AEOI chief: IAEA refrains from fulfilling its duties toward Iran
(last modified Mon, 13 Sep 2021 14:39:51 GMT )
Sep 13, 2021 14:39 UTC
  • AEOI chief: IAEA refrains from fulfilling its duties toward Iran

The head of the Atomic Energy Organization of Iran (AEOI) says the International Atomic Energy Agency (IAEA) has failed to fulfill its duties toward Iran and has withheld the country the technical assistance that it is bound by its statute to provide for member states.

Mohammad Eslami made the remarks in a Monday meeting with a senior cleric in the central city of Isfahan, saying, “We are faced with the devil and arrogance in the world,” Fars news agency reported.

Iran’s nuclear chief added, “The statute of the International Atomic Energy Agency has stipulated that one of the main duties of the Agency is to assist all countries and facilitate their peaceful use of the nuclear industry.”

“However, such issues are totally reverse when it comes to our country and this Agency does not help us,” Eslami added.

Iran’s nuclear chief noted that the AEOI intends to put a cap on the hue and cry that surrounds Iran’s nuclear program and replace it with calm, progress and development, so that “our people and country would see its results as such advances help promote our national power.”

Eslami’s remarks came after Director General of the IAEA Rafael Mariano Grossi addressed a meeting of the Agency’s Board of Governors earlier the same day, claiming that since February 22, 2021, when Iran decided to stop voluntary implementation of the Additional Protocol to the nuclear Non-Proliferation Treaty and curtail the IAEA’s snap inspections of its nuclear facilities, the Agency’s activities in the country “have been seriously undermined.”
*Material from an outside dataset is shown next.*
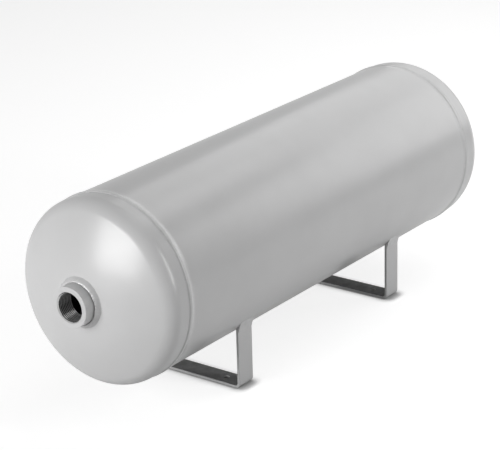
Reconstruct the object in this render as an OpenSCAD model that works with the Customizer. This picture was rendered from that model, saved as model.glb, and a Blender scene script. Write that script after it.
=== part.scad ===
// Horizontal compressed air tank, about 20 litres: a welded steel shell with two dished heads, a threaded
// socket in the middle of each head, a drain socket underneath, and two feet bent from flat bar.
// X runs along the tank and Z points up. The origin is on the floor, under the middle of the tank.

/* [Vessel] */
// Outer diameter of the shell and of the heads' rims
tank_d = 206; // [190:1:230]
// Thickness of the shell's sheet
shell_wall = 2.5; // [2:0.1:4]
// Distance between the tangent lines, where the two heads start to curve
tangent_length = 584; // [480:1:900]
// Height of the tank's axis above the floor
axis_height = 145; // [135:1:180]

/* [Heads] */
// Thickness of the heads' sheet
head_wall = 2.5; // [2:0.1:4]
// Outer radius of the dished crown
crown_r = 206; // [180:1:240]
// Outer radius of the knuckle between the crown and the rim
knuckle_r = 20.6; // [15:0.1:30]
// Straight rim, from the tangent line to the joggle
rim_length = 11.5; // [5:0.5:20]
// Length over which the joggle steps the rim down to the skirt
joggle_length = 3; // [2.5:0.5:6]
// How far the skirt reaches into the shell, past the shell's end
skirt_length = 12; // [6:1:25]
// Gap between the skirt and the inside of the shell
skirt_clearance = 0.15; // [0.05:0.05:0.4]

/* [End sockets] */
// Outer diameter of an end socket
socket_d = 45; // [42:0.5:52]
// Full length of an end socket
socket_length = 22; // [20:0.5:36]
// How far an end socket stands out from the top of the head
socket_projection = 15; // [10:0.5:16]
// Core diameter of the one inch pipe thread
socket_bore_d = 30.291; // [28:0.001:33]
// Diameter of the countersink at the mouth
socket_mouth_d = 34; // [33.2:0.1:38]
// Gap all round between a socket and its hole in the sheet
socket_clearance = 0.15; // [0.05:0.05:0.4]

/* [Drain socket] */
// Outer diameter of the drain socket
drain_d = 24; // [22:0.5:30]
// Full length of the drain socket
drain_length = 14; // [13:0.5:20]
// How far the drain socket stands out below the shell
drain_projection = 8; // [6:0.5:9]
// Core diameter of the three eighths pipe thread
drain_bore_d = 14.95; // [12:0.01:16]
// Diameter of the countersink at the drain's mouth
drain_mouth_d = 17.4; // [16.6:0.1:19]

/* [Feet] */
// Distance between the middles of the two feet
foot_spacing = 300; // [200:1:420]
// Overall width of a foot, across the tank
foot_width = 150; // [120:1:160]
// Width of the flat bar
bar_width = 25; // [20:1:40]
// Thickness of the flat bar
bar_t = 3; // [2.5:0.5:5]
// Inner radius of the two bends
bend_r = 3; // [1.5:0.5:8]
// Distance between the two bolt holes of a foot
hole_spacing = 95; // [70:1:104]
// Diameter of the bolt holes
hole_d = 7; // [5:0.1:11]
// Gap between the inner edge of a leg's end and the shell
leg_root_gap = 0.2; // [0.1:0.1:0.5]

/* [Weld beads] */
// Width of the bead round each joint of shell and head
girth_bead_width = 11; // [8:0.5:14]
// Height of that bead above the shell
girth_bead_height = 1.3; // [0.6:0.1:2]
// How far that bead laps over the head's rim, past the joggle
girth_bead_lap = 0.8; // [0.4:0.1:1.2]
// Section radius of the bead round an end socket
socket_bead_r = 4.2; // [3.5:0.1:6]
// Section radius of the bead round the drain socket
drain_bead_r = 3; // [2.4:0.1:3.6]
// How far a socket's bead is sunk below the sheet's surface
bead_sink = 0.6; // [0.3:0.1:1]
// Length of a foot weld, along the tank
foot_bead_length = 24; // [14:1:25]
// How far a foot weld reaches down the outside of the leg
foot_bead_drop = 5; // [3:0.5:8]
// How far a foot weld reaches outwards on the shell
foot_bead_reach = 4.5; // [2.5:0.5:7]
// Thickness of a foot weld at its lower edge
foot_bead_toe = 0.7; // [0.4:0.1:1.2]
// Width of the shell's lengthwise seam bead
seam_width = 7; // [5:0.5:10]
// Height of the seam bead above the shell
seam_height = 1; // [0.8:0.1:1.6]
// Angle of the seam above the horizontal, on the left side
seam_angle = 20; // [-10:1:60]

/* [Hidden] */
$fn = 288;
// Margin by which a cutting solid passes the solid that it cuts
over = 1;
paint = [0.71, 0.72, 0.73];
bead_paint = [0.67, 0.68, 0.69];

tank_r = tank_d / 2;
shell_inner_r = tank_r - shell_wall;
skirt_r = shell_inner_r - skirt_clearance;

// Places along the axis, from the middle of the tank outwards
tangent_x = tangent_length / 2;
joggle_x = tangent_x - rim_length;
shell_end_x = joggle_x - joggle_length;
skirt_end_x = shell_end_x - skirt_length;
bead_outer_x = joggle_x + girth_bead_lap;
bead_inner_x = bead_outer_x - girth_bead_width;

// The crown and the knuckle touch where the line between their centres passes
knuckle_center_r = tank_r - knuckle_r;
crown_center_x = tangent_x - sqrt(pow(crown_r - knuckle_r, 2) - pow(knuckle_center_r, 2));
join_share = knuckle_center_r / (crown_r - knuckle_r);
apex_x = crown_center_x + crown_r;

// The joggle's slope, and how far the curved bodies reach back under the rim
joggle_angle = atan2(tank_r - skirt_r, joggle_length);
rim_lap = rim_length / 2;

// Where the two kinds of socket stand, and where they meet the sheet's outer surface
socket_face_x = apex_x + socket_projection;
socket_hole_r = socket_d / 2 + socket_clearance;
drain_face_z = axis_height - tank_r - drain_projection;
drain_hole_r = drain_d / 2 + socket_clearance;
socket_seat_x = crown_center_x + sqrt(pow(crown_r, 2) - pow(socket_d / 2, 2));
drain_seat_z = axis_height - sqrt(pow(tank_r, 2) - pow(drain_d / 2, 2));

// The legs end where the inner edge of the bar meets the shell
foot_half = foot_width / 2;
leg_inner_y = foot_half - bar_t;
leg_top_z = axis_height - sqrt(pow(tank_r, 2) - pow(leg_inner_y, 2)) - leg_root_gap;
weld_top_y = foot_half + foot_bead_reach;
weld_top_z = axis_height - sqrt(pow(tank_r, 2) - pow(weld_top_y, 2));

// Lays a body that stands on the Z axis along the tank's axis, towards the rear
module along_tank_axis() {
    translate([0, 0, axis_height]) rotate([0, 90, 0]) children();
}

// Puts a body of the rear end at the front or the rear end of the tank
module at_end(end) {
    mirror([end == "front" ? 1 : 0, 0, 0]) children();
}

// A solid cylinder along the tank's axis
module tank_cylinder(radius, half_length) {
    translate([-half_length, 0, axis_height]) rotate([0, 90, 0])
        cylinder(r = radius, h = 2 * half_length);
}

// The body inside a head's outline: crown, knuckle, rim, joggle and skirt, moved inwards by a depth
module head_body(depth) {
    shift = depth * tan(joggle_angle / 2);
    intersection() {
        translate([0, 0, crown_center_x]) sphere(r = crown_r - depth);
        translate([0, 0, tangent_x - rim_lap]) cylinder(r = (crown_r - depth) * join_share, h = crown_r);
    }
    intersection() {
        translate([0, 0, tangent_x]) rotate_extrude() translate([knuckle_center_r, 0])
            circle(r = knuckle_r - depth);
        translate([0, 0, tangent_x - rim_lap]) cylinder(r = tank_r, h = crown_r);
    }
    rotate_extrude() polygon([
        [0, tangent_x],
        [tank_r - depth, tangent_x],
        [tank_r - depth, joggle_x + shift],
        [skirt_r - depth, shell_end_x + shift],
        [skirt_r - depth, skirt_end_x],
        [0, skirt_end_x]
    ]);
}

// A pressed head: crown, knuckle, rim and skirt in one sheet, with a hole for its socket
module head(end) {
    color(paint) at_end(end) along_tank_axis() difference() {
        head_body(0);
        head_body(head_wall);
        cylinder(r = socket_hole_r, h = apex_x + over);
    }
}

// The rolled shell, open at both ends, with the drain's hole at its lowest line
module shell() {
    color(paint) difference() {
        tank_cylinder(tank_r, shell_end_x);
        tank_cylinder(shell_inner_r, shell_end_x + over);
        cylinder(r = drain_hole_r, h = axis_height);
    }
}

// A turned socket with a countersunk mouth at its upper end
module socket(outer_d, bore_d, mouth_d, length) {
    countersink = (mouth_d - bore_d) / 2;
    rotate_extrude() polygon([
        [bore_d / 2, 0],
        [outer_d / 2, 0],
        [outer_d / 2, length],
        [mouth_d / 2, length],
        [bore_d / 2, length - countersink]
    ]);
}

module port_socket(end) {
    color(paint) at_end(end) along_tank_axis() translate([0, 0, socket_face_x - socket_length])
        socket(socket_d, socket_bore_d, socket_mouth_d, socket_length);
}

module drain_socket() {
    color(paint) translate([0, 0, drain_face_z + drain_length]) mirror([0, 0, 1])
        socket(drain_d, drain_bore_d, drain_mouth_d, drain_length);
}

// The bead fills the groove over the joggle and stands proud of the shell in a low arch
module girth_bead_section() {
    half = girth_bead_width / 2;
    arch_r = (pow(half, 2) + pow(girth_bead_height, 2)) / (2 * girth_bead_height);
    intersection() {
        translate([tank_r + girth_bead_height - arch_r, bead_inner_x + half]) circle(r = arch_r);
        translate([tank_r, bead_inner_x]) square([girth_bead_height + over, girth_bead_width]);
    }
    polygon([
        [tank_r, shell_end_x],
        [tank_r, joggle_x],
        [skirt_r, shell_end_x]
    ]);
}

module girth_weld(end) {
    color(bead_paint) at_end(end) along_tank_axis() rotate_extrude() girth_bead_section();
}

// A round bead in the corner between a head and its socket
module socket_weld(end) {
    color(bead_paint) at_end(end) along_tank_axis() difference() {
        translate([0, 0, socket_seat_x - bead_sink]) rotate_extrude()
            translate([(socket_d + socket_bead_r) / 2, 0]) circle(r = socket_bead_r);
        head_body(0);
        cylinder(r = socket_d / 2, h = socket_face_x);
    }
}

// The drain's bead lies in the corner between the drain socket and the round shell
module drain_socket_weld() {
    color(bead_paint) difference() {
        translate([0, 0, drain_seat_z + bead_sink]) rotate_extrude()
            translate([(drain_d + drain_bead_r) / 2, 0]) circle(r = drain_bead_r);
        tank_cylinder(tank_r, shell_end_x);
        cylinder(r = drain_d / 2, h = axis_height);
    }
}

// A low bead along the shell, from one girth bead to the other
module shell_seam_weld() {
    arch_r = (pow(seam_width / 2, 2) + pow(seam_height, 2)) / (2 * seam_height);
    color(bead_paint) difference() {
        translate([0, 0, axis_height]) rotate([seam_angle, 0, 0])
            translate([-bead_inner_x, tank_r + seam_height - arch_r, 0])
            rotate([0, 90, 0]) cylinder(r = arch_r, h = 2 * bead_inner_x);
        tank_cylinder(tank_r, tangent_x);
    }
}

// Outline of a bar bent to a U: a band with two rounded lower corners
module bent_outline(half, corner_r, top) {
    translate([-half, corner_r]) square([2 * half, top - corner_r]);
    translate([corner_r - half, 0]) square([2 * (half - corner_r), corner_r]);
    for (side = [-1, 1]) translate([side * (half - corner_r), corner_r]) circle(r = corner_r);
}

// Stands a profile of width and height across the tank, and gives it a length along the tank
module across_tank(middle_x, length) {
    translate([middle_x - length / 2, 0, 0]) rotate([90, 0, 90]) linear_extrude(length) children();
}

// One foot: a flat bar bent to a U, with two bolt holes in its floor
module foot(middle_x) {
    color(paint) difference() {
        across_tank(middle_x, bar_width) difference() {
            bent_outline(foot_half, bend_r + bar_t, leg_top_z);
            translate([0, bar_t]) bent_outline(leg_inner_y, bend_r, leg_top_z);
        }
        for (side = [-1, 1]) translate([middle_x, side * hole_spacing / 2, -over])
            cylinder(d = hole_d, h = bar_t + 2 * over);
    }
}

// The weld on the outside of one leg: it closes the notch over the bar's end and runs out on the shell.
// Left and right are as seen from the front end, looking along the tank.
module foot_weld(middle_x, side) {
    color(bead_paint) mirror([0, side == "right" ? 1 : 0, 0]) difference() {
        across_tank(middle_x, foot_bead_length) polygon([
            [leg_inner_y, leg_top_z],
            [foot_half, leg_top_z],
            [foot_half, leg_top_z - foot_bead_drop],
            [foot_half + foot_bead_toe, leg_top_z - foot_bead_drop],
            [weld_top_y, weld_top_z],
            [leg_inner_y, weld_top_z]
        ]);
        tank_cylinder(tank_r, shell_end_x);
    }
}

shell();
head("front");  // front_head
head("rear");  // rear_head
port_socket("front");  // front_port_socket
port_socket("rear");  // rear_port_socket
drain_socket();
girth_weld("front");  // front_girth_weld
girth_weld("rear");  // rear_girth_weld
shell_seam_weld();
socket_weld("front");  // front_socket_weld
socket_weld("rear");  // rear_socket_weld
drain_socket_weld();
foot(-foot_spacing / 2);  // front_foot
foot(foot_spacing / 2);  // rear_foot
foot_weld(-foot_spacing / 2, "left");  // front_foot_left_weld
foot_weld(-foot_spacing / 2, "right");  // front_foot_right_weld
foot_weld(foot_spacing / 2, "left");  // rear_foot_left_weld
foot_weld(foot_spacing / 2, "right");  // rear_foot_right_weld
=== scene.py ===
import math

import bmesh
import bpy
from bpy.props import FloatProperty, FloatVectorProperty, IntProperty, PointerProperty
from bpy.types import Operator, Panel, PropertyGroup
from mathutils import Matrix, Vector, noise


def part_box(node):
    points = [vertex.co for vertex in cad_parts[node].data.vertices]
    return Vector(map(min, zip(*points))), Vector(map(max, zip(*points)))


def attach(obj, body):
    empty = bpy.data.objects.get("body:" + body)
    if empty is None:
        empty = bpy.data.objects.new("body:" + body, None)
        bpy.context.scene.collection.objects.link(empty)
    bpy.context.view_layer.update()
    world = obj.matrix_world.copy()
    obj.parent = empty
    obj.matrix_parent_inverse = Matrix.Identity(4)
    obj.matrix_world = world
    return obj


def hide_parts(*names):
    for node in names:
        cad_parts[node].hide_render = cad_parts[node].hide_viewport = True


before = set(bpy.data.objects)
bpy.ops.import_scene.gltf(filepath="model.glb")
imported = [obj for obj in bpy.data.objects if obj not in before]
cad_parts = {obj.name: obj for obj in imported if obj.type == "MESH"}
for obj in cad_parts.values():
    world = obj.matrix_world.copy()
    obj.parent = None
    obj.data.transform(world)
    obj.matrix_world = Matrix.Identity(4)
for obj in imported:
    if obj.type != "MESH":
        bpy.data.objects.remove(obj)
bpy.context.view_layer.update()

bl_info = {
    "name": "Compressed Air Tank",
    "version": (1, 0, 0),
    "blender": (4, 5, 0),
    "location": "View3D > Sidebar > Air Tank",
    "description": "A welded, painted steel air tank on two flat bar feet",
    "category": "Object",
}

AXIS_HEIGHT = (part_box("shell")[0].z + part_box("shell")[1].z) / 2
TURN = 2 * math.pi
ENDS = {"front": -1, "rear": 1}
SIDES = {"left": 1, "right": -1}
# Points that lie closer than this are joined
MERGE_DISTANCE = 1e-5


def length(name, description, value, smallest=0.0):
    """A size in metres that a user can change."""
    return FloatProperty(
        name=name, description=description, default=value, min=smallest, precision=5, unit="LENGTH",
    )


def share(name, description, value, low=0.0, high=1.0):
    """A plain number that a user can change."""
    return FloatProperty(name=name, description=description, default=value, min=low, max=high, precision=3)


def turn(name, description, degrees):
    """An angle that a user can change."""
    return FloatProperty(name=name, description=description, default=math.radians(degrees), subtype="ANGLE")


def colour(name, description, value):
    """A colour that a user can change."""
    return FloatVectorProperty(
        name=name, description=description, default=value, size=3, min=0, max=1, subtype="COLOR",
    )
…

The IAEA chief added that “Iran’s failure to respond to the Agency’s requests for access to its monitoring equipment was seriously compromising the Agency’s technical capability to maintain continuity of knowledge, which is necessary for the Agency to resume its verification and monitoring of Iran’s nuclear-related commitments in the future.”

Grossi asked Iran to fulfill its obligations “under the Subsidiary Arrangements to its Safeguards Agreement.”

Tehran has said time and again that its obligations are only relevant under the 2015 nuclear deal, officially known as the Joint Comprehensive Plan of Action (JCPOA), if other signatories do their share and lift anti-Iran sanctions.

Elsewhere in his remarks, Grossi expressed hope that “through a direct, cooperative and productive dialogue with the new Government of the Islamic Republic of Iran these urgent matters can be addressed.”